Show all lines from the data that include the word "lifts".

╭─ Data supplied

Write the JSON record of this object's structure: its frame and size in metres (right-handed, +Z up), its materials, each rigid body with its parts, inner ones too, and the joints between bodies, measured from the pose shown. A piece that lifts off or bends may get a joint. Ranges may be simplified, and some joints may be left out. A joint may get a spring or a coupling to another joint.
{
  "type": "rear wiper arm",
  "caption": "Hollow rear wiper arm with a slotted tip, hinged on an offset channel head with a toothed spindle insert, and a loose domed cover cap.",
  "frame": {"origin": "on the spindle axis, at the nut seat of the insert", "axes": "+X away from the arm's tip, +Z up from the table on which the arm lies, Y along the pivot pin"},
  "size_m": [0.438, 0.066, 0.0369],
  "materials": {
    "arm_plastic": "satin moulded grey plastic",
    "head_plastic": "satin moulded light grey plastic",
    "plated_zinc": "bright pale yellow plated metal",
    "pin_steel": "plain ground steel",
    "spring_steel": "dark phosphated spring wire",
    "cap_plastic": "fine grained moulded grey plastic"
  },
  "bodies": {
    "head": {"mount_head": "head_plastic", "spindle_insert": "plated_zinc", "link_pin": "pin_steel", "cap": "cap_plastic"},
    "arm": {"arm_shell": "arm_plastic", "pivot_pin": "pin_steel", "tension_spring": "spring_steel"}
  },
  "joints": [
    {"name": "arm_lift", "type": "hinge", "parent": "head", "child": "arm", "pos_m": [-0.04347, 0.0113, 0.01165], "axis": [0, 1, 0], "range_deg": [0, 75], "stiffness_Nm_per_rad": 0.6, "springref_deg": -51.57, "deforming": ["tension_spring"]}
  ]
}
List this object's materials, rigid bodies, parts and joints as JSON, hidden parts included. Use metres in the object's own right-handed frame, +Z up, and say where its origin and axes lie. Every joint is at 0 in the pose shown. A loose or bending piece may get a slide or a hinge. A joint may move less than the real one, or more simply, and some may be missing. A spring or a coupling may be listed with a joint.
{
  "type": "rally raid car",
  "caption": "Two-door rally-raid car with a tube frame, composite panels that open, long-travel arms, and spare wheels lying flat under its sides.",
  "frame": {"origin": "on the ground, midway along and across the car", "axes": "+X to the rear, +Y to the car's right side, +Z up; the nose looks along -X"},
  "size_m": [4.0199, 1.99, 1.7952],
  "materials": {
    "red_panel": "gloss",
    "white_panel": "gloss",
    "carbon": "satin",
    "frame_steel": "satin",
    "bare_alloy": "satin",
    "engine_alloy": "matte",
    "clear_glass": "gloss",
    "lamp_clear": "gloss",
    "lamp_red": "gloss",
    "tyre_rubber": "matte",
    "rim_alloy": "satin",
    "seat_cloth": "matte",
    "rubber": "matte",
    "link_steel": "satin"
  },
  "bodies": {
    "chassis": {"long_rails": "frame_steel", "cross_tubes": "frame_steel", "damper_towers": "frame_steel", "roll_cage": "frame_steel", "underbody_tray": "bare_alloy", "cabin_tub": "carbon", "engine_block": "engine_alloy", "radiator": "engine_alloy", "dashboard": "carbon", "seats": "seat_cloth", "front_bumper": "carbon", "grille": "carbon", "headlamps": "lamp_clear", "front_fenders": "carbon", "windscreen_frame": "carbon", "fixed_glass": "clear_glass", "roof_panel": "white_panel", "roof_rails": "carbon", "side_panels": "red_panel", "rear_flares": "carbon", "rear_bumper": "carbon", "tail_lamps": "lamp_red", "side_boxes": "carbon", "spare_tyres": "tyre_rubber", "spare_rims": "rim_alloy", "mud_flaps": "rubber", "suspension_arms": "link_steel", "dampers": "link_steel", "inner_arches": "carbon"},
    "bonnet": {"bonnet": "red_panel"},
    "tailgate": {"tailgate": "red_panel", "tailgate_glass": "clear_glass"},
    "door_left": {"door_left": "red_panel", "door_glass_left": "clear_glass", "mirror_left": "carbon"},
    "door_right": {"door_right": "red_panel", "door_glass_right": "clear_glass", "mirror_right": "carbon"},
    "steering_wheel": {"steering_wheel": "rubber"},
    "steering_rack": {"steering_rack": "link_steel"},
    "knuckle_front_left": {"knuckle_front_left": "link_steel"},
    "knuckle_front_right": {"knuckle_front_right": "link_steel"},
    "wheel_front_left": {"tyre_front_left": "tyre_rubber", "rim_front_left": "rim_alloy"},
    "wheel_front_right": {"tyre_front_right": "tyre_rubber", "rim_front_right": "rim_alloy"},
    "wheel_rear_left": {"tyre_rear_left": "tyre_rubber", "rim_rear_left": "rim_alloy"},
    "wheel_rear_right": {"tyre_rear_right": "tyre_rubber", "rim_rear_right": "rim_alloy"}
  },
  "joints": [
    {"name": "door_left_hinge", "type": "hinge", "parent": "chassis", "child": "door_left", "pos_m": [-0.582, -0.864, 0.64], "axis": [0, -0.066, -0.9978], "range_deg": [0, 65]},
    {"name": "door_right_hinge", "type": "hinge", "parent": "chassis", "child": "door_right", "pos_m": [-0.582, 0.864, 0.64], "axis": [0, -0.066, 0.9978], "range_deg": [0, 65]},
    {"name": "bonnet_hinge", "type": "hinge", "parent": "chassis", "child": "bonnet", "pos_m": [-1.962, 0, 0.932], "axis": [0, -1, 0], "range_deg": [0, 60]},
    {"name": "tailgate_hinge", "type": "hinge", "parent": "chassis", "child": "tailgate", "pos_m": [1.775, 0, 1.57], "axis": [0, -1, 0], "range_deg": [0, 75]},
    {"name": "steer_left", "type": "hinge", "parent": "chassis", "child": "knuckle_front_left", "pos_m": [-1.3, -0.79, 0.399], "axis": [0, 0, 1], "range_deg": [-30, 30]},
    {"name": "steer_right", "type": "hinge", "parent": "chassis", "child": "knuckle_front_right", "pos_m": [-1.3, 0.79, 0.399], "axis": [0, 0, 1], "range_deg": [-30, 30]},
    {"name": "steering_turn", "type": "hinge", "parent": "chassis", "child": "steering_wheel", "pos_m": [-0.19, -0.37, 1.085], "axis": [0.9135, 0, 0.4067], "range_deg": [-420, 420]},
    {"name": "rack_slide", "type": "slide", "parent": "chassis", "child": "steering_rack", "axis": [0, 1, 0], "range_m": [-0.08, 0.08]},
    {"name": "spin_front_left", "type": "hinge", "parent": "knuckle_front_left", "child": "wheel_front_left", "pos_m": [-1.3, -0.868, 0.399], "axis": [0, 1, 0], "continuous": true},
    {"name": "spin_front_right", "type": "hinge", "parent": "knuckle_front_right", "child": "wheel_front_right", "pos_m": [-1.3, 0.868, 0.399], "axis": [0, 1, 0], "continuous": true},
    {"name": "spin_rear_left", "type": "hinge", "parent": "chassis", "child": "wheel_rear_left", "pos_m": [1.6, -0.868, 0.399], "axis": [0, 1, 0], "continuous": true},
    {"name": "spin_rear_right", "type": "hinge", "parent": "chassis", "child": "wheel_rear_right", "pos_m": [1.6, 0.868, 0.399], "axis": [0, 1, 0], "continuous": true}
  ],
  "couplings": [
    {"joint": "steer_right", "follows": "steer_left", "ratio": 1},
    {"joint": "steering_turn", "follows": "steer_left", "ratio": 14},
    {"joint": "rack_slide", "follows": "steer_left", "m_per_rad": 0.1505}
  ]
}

╰─
╭─ Data supplied

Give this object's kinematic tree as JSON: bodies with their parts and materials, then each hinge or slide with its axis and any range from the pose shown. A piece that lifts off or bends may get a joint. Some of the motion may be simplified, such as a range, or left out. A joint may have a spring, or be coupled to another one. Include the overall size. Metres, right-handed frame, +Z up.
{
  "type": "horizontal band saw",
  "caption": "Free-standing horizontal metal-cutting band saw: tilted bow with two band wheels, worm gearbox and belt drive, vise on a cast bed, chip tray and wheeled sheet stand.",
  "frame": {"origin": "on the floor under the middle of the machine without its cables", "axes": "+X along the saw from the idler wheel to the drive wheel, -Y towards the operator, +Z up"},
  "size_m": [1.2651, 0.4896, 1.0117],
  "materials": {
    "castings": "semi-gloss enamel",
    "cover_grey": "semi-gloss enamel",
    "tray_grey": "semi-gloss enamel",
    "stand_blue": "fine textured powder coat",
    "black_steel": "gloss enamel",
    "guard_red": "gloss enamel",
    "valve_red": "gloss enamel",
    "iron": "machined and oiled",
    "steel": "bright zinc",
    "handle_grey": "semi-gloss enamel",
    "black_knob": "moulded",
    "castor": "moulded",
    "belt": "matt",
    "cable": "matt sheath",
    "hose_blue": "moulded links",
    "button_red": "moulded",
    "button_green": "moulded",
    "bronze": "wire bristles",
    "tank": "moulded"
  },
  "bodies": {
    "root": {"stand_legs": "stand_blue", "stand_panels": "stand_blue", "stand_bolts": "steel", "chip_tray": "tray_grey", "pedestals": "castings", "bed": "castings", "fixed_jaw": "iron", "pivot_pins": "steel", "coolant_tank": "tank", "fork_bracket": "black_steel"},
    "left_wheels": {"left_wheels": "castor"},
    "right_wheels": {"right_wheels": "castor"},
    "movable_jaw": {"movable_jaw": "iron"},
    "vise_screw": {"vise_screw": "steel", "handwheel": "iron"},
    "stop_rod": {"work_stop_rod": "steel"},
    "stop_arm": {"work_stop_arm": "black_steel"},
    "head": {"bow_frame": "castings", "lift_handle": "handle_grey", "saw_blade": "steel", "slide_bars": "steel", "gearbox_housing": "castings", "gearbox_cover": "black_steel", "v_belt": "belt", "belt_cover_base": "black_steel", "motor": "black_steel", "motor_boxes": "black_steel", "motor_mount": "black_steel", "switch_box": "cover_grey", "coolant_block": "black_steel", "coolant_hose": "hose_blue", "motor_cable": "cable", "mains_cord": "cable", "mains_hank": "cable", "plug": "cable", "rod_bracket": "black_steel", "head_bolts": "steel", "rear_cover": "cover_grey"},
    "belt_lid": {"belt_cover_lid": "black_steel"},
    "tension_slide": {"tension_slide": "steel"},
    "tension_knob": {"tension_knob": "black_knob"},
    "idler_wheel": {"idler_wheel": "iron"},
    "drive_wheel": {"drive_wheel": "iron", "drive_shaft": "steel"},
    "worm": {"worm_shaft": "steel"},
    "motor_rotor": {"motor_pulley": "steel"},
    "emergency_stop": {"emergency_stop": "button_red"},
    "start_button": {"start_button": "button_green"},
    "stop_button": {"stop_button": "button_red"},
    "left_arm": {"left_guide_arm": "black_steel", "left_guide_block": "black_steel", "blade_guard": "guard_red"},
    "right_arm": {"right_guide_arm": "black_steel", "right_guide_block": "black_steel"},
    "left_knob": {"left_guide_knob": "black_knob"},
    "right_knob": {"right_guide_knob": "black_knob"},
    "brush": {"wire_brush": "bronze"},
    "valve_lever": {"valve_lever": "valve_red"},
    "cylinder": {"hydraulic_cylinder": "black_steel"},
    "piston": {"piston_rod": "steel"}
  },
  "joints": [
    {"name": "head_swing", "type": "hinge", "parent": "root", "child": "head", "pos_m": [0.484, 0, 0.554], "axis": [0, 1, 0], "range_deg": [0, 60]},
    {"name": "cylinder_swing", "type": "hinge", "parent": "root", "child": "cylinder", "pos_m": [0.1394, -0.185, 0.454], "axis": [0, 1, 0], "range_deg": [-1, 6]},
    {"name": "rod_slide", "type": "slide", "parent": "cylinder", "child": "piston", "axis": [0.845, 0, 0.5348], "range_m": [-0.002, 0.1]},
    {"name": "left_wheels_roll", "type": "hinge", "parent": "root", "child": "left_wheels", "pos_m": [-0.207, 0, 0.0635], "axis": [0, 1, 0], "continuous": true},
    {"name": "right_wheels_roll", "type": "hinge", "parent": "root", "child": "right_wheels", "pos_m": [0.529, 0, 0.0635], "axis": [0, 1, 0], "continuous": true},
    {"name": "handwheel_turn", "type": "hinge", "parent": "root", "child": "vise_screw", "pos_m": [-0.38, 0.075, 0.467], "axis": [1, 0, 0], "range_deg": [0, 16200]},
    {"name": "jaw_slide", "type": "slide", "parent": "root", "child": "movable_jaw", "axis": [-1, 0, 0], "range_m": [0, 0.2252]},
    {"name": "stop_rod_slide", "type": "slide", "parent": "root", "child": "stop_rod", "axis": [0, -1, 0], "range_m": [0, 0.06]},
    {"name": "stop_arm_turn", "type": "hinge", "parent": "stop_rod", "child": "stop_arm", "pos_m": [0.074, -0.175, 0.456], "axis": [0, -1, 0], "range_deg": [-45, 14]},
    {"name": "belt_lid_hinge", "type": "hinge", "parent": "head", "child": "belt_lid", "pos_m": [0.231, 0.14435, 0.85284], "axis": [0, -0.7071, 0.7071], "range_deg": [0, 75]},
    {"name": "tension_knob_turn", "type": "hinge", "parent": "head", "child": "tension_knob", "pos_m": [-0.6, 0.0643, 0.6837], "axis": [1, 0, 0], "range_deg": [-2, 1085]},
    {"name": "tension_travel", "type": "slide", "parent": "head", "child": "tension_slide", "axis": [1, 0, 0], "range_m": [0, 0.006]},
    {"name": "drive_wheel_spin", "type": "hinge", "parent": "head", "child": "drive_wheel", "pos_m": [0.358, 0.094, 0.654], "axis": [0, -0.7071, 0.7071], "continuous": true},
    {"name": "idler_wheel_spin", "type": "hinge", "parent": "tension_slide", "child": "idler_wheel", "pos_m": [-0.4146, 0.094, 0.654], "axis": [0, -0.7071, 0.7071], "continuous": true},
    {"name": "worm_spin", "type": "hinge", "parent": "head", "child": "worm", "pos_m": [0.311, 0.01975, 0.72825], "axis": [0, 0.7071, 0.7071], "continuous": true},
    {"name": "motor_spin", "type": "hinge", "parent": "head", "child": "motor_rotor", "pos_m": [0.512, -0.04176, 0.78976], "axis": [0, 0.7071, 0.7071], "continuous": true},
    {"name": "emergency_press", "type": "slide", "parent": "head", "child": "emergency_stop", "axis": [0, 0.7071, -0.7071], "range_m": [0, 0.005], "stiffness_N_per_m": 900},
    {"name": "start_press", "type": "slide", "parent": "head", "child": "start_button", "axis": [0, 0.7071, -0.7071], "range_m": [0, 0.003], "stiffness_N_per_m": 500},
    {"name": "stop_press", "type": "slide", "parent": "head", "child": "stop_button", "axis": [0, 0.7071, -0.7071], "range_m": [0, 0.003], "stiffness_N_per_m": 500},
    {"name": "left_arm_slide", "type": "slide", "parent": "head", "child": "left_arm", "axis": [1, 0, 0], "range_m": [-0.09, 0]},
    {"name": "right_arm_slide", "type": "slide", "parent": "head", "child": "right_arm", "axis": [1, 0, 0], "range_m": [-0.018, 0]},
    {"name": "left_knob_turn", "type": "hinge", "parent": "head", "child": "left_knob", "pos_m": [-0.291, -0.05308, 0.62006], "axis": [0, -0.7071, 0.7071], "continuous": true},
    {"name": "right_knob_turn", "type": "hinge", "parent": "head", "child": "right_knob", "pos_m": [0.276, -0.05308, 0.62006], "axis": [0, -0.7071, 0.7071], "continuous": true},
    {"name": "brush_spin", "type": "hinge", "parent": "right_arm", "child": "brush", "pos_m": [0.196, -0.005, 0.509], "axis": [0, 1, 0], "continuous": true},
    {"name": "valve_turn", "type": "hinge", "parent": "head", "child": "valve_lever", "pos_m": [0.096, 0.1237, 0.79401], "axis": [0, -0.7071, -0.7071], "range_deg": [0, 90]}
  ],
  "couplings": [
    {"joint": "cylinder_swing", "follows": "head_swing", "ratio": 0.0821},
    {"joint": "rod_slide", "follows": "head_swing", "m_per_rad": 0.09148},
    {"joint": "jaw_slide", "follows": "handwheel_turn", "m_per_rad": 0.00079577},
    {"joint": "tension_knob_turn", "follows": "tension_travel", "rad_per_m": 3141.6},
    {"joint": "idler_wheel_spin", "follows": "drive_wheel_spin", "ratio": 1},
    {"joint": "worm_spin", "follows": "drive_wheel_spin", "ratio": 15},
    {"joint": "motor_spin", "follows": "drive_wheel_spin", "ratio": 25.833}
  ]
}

╰─

Task output
Write the JSON record of this object's structure: its frame and size in metres (right-handed, +Z up), its materials, each rigid body with its parts, inner ones too, and the joints between bodies, measured from the pose shown. A piece that lifts off or bends may get a joint. Ranges may be simplified, and some joints may be left out. A joint may get a spring or a coupling to another joint.
Give this object's kinematic tree as JSON: bodies with their parts and materials, then each hinge or slide with its axis and any range from the pose shown. A piece that lifts off or bends may get a joint. Some of the motion may be simplified, such as a range, or left out. A joint may have a spring, or be coupled to another one. Include the overall size. Metres, right-handed frame, +Z up.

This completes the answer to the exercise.